Too Few High Fit Score Mentions

Matches show up, but most posts land with a low Fit Score—or alerts rarely fire—because scoring or thresholds are strict.

Use this guide when the feed is not empty, yet few posts rise to a high Fit Score, Slack or Discord pings rarely trigger, or you mostly see weak matches.

1. Sorting by “Recent” masks score

If you sort by Recent, you may scroll past high–Fit Score items that are slightly older. Switch to Fit Score (high to low) when auditing whether scoring itself is the problem vs timing.

2. Listener Intent signal is too vague or misaligned

Scoring reads your Intent signal to decide what “good” looks like. If Intent signal is short, generic, or unrelated to your keywords, strong buyer threads can still score low.
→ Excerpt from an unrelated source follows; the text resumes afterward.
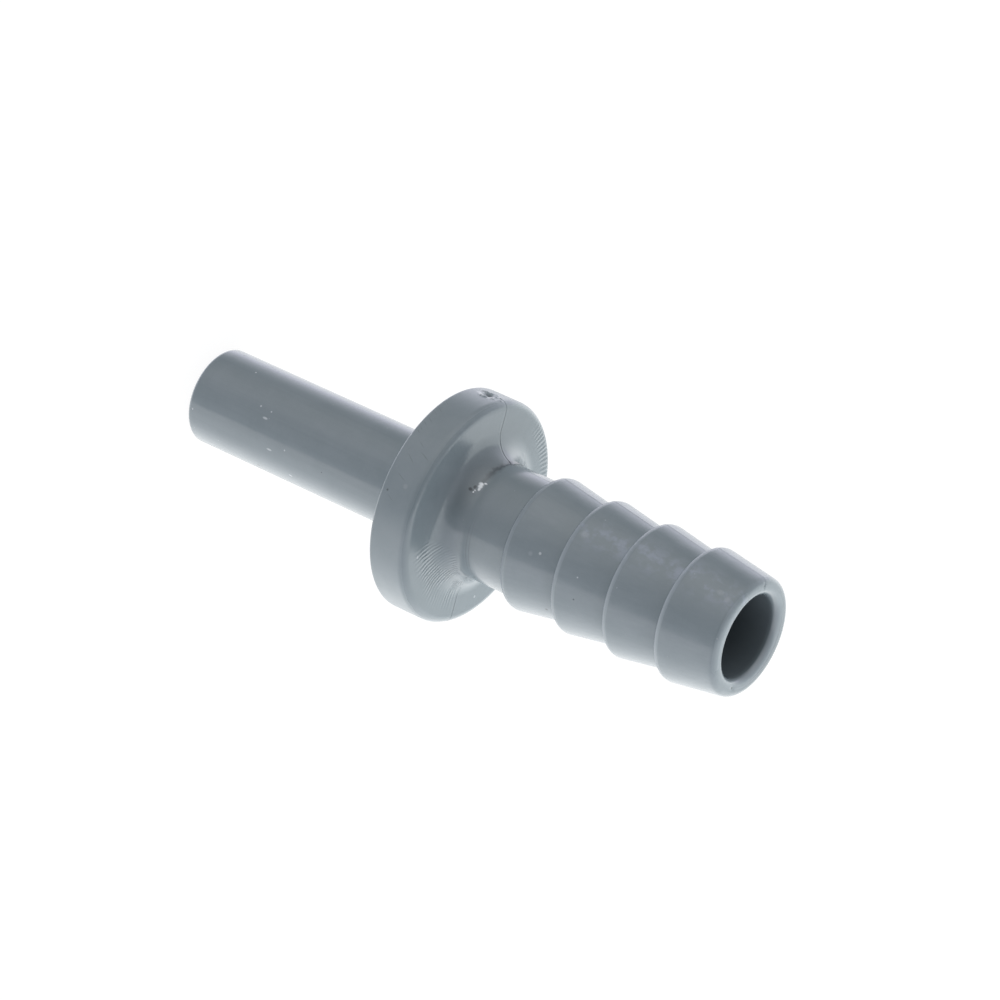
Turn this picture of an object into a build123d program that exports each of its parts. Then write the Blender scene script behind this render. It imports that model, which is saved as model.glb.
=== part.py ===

  • Rewrite Intent signal so it names who you want, what situations (complaints, comparisons, switching), and what to prioritize.
  • Add or tighten Noisy signals only for noise you truly want penalized—making Noisy signals too broad can drag down borderline-good posts.

3. Notification Fit Score cutoff is high

For Slack or Discord, each listener can require a minimum Fit Score before alerting. If that threshold is aggressive, you will see mentions in the feed but almost no notifications.

4. Feed filters hide high–Fit Score rows

Confirm you have not narrowed the feed with Fit Score, sentiment, date, listener, or intent filters that exclude the rows you care about. Temporarily clear filters to audit what is actually scoring high.

5. Brand Context is thin or outdated

Brand Context grounds AI in who your company is. If it is empty, stale, or wrong after a pivot, Fit Scores can feel arbitrary.

  • Update Brand Context after major positioning changes, or run Reanalyze on your website from AI Settings when copy has changed materially.